As far as that last bullet is concerned, imagine what it would be like to have “comeback kids” talk with your current employees and give them a healthy dose of reality about what it’s like to work for another company. Having them tell employees that are thinking about leaving — “You don’t know how good this company is until you have worked somewhere else.”  Wow! With PR like that, how can you lose?

Developing an alumni website

John Sullivan points out a few other advantages of hiring “comeback kids.” They can provide valuable intelligence and a fresh perspective from their prior companies. They can also bring some of their friends from those companies with them. If they have stayed in touch with other former employees in your company, they may also be able to convince them to come back.

Are you beginning to see the value of “comeback kids” now?

For these reasons and more, it might be wise to cull through old files (unless the info is on a database) and identify people that left on good terms and that were good performers. Give them a call. Ask them to have coffee or lunch. See if they are happy in their new company. If not, ask them if they would like to come back.

One other thought: It might be worthwhile to consider developing a website strictly for your company’s alumni. The alumni would log in and keep track of old friends and even “chat” if your site has an application for it. Enticing bits of company information could be placed on the site for them to read.

It’s not as crazy as it might seem. With the “war for talent,” companies need every tool they can get to keep track of good, talented employees for future reference.

Make it easy for them to return

Oil and gas companies have been doing this for years. They are known for having serious recruiting issues due to an aging workforce. In addition, they have experienced many years of college students choosing to major in areas other than petroleum engineering.

They have been almost paranoid about losing employees and have used alumni websites as a way to keep track of the good ones that leave. These websites are popular with alumni as well as they allow them to keep up with their former work friends.

Companies like BP and Arco have their own alumni websites. In addition, there are web companies like Alumni Web Services that is the largest provider of online communities to the oil and gas industry. In addition, it also provides alumni communities for Fortune 100 companies in other industries.

Sometimes employees have to leave in order to realize how much your company means to them. Eventually they may want to return but may feel they would not be welcome. If you are not making them welcome, you are losing out on the chance to re-hire some good people.
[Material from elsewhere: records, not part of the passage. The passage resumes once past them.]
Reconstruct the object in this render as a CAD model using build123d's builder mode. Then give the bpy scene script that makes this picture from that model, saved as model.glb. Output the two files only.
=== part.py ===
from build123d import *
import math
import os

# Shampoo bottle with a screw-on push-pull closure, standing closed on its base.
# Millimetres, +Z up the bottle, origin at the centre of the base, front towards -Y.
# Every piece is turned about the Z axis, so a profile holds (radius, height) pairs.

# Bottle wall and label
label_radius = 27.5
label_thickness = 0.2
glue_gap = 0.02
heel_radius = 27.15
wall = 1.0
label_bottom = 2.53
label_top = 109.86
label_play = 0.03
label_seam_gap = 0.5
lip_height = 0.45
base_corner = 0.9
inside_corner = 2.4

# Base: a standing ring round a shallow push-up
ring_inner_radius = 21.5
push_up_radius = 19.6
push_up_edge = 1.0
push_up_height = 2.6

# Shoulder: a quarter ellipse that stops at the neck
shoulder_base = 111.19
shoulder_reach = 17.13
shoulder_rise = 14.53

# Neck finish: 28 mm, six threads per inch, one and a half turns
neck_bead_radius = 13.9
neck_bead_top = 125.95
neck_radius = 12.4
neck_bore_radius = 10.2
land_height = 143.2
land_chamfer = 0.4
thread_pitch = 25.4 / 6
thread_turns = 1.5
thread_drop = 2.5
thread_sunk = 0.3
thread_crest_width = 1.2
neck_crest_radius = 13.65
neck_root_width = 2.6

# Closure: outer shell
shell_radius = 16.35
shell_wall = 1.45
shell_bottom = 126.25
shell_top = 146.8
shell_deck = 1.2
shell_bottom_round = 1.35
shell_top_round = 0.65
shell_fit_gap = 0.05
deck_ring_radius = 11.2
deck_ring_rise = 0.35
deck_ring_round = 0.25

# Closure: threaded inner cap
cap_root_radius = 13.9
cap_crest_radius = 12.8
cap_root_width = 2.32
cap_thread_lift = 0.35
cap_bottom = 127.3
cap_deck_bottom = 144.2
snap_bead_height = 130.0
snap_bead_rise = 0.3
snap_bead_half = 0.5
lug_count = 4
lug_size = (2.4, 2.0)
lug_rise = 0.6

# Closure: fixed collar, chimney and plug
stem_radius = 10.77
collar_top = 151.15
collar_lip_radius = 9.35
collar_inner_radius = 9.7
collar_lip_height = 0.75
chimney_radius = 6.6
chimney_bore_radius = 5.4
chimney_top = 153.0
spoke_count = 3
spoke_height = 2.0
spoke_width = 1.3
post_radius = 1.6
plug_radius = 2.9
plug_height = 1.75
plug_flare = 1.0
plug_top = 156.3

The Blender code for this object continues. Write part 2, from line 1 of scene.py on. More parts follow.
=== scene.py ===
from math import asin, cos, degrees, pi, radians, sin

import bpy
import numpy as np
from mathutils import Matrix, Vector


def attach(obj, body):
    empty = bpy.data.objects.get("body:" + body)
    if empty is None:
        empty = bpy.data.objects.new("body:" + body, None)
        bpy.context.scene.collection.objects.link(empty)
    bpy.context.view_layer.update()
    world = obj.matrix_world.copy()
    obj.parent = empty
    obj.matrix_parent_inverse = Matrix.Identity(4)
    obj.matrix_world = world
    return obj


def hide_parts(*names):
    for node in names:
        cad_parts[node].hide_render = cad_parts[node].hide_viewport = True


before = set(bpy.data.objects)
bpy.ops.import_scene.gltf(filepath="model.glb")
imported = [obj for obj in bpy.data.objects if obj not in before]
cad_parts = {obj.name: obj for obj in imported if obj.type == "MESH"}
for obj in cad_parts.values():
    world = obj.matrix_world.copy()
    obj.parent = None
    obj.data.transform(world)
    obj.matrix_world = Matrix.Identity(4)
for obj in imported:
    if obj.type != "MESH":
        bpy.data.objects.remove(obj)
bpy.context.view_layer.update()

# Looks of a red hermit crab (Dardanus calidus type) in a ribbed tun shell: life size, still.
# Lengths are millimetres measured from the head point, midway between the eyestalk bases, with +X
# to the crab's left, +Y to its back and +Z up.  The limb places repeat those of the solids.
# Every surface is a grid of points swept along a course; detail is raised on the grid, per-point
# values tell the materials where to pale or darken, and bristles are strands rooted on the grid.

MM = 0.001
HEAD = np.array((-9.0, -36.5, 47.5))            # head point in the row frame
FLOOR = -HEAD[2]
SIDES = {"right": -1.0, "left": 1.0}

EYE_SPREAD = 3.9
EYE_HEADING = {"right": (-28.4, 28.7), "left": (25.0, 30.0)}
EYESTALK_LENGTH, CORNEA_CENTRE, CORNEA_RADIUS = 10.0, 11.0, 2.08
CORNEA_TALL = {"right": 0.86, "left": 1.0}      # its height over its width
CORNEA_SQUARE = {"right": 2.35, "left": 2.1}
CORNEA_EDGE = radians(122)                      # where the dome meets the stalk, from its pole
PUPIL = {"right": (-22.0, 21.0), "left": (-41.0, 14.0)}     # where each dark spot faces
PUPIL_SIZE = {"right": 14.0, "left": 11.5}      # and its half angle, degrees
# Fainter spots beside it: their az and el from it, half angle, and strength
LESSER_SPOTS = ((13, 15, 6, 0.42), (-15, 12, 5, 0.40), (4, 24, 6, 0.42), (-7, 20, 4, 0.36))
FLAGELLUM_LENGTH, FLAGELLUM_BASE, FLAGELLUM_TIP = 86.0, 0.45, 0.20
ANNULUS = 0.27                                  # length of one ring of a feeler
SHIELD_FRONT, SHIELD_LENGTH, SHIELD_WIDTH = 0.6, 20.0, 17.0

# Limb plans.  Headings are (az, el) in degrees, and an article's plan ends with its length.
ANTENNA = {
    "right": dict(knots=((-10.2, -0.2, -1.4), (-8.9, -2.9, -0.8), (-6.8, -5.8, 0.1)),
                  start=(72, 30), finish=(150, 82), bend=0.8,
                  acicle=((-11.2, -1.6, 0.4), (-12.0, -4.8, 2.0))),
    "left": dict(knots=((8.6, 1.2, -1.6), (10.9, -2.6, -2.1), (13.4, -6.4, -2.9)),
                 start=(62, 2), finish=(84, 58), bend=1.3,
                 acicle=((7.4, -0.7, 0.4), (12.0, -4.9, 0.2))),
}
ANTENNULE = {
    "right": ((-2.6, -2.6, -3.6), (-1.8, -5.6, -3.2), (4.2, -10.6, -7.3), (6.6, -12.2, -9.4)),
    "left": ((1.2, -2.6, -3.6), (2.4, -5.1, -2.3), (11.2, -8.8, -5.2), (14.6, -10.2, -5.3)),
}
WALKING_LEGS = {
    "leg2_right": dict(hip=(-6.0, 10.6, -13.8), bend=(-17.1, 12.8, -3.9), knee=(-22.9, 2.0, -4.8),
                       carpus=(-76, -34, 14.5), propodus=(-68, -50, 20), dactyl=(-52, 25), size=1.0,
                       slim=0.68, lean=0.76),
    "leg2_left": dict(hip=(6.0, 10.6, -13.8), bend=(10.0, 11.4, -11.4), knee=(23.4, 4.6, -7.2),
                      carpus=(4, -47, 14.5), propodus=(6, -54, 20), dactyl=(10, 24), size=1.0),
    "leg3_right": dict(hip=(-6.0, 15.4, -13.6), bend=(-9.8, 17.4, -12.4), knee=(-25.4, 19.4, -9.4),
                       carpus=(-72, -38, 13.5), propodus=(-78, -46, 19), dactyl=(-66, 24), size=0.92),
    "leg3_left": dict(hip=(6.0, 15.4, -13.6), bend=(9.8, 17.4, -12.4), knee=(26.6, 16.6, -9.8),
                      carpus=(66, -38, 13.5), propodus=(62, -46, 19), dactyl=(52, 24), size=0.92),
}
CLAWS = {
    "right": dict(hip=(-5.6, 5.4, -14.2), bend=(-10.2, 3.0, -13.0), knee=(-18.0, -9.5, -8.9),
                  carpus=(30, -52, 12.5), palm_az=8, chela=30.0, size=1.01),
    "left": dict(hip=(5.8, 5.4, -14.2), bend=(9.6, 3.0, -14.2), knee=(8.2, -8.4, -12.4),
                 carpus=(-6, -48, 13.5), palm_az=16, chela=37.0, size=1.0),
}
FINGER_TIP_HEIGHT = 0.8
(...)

Keep the door open for them to return. Make it easy for them. If you handle the situation professionally and maintain relationships with former employees, you may just find them back in your company sooner than you think!

Jacque Vilet, President of Vilet International, has over 20 years’ experience in International Human Resources with major multinationals such as Intel, National Semiconductor and Seagate Technology. She has managed both local/ in-country national and expatriate programs and has been an expat twice during her career. Jacque has also been a speaker in the U.S., Asia and Europe, and is a regular contributor to various HR and talent management publications. Contact her at jvilet@viletinternational.com.
  • http://twitter.com/ongig Ongig

    You provided a great tip to employers, Jacque. Always keep the door open. Creating an alumni network is a great idea for employers who frequently have interns or are larger and more established. A mis-hire in a company can cost a lot of money. If you have the option of welcoming old blood, why not save the time and money?

  • Jacque Vilet

    Hiring former employees CAN backfire —- but the odds are better if you do it rather than take a chance on a new person that you know nothing about.

    I personally like the idea of an alumni network.   The oil and gas companies use this and it works well for them — the former employees are not afraid to chat with each other and it’s a great way for the company to get some inside info.   Companies in other industries —-  don’t know if they are using this technique or not — I would be interested in hearing from some companies outside oil/gas to hear whether their programs have been successful.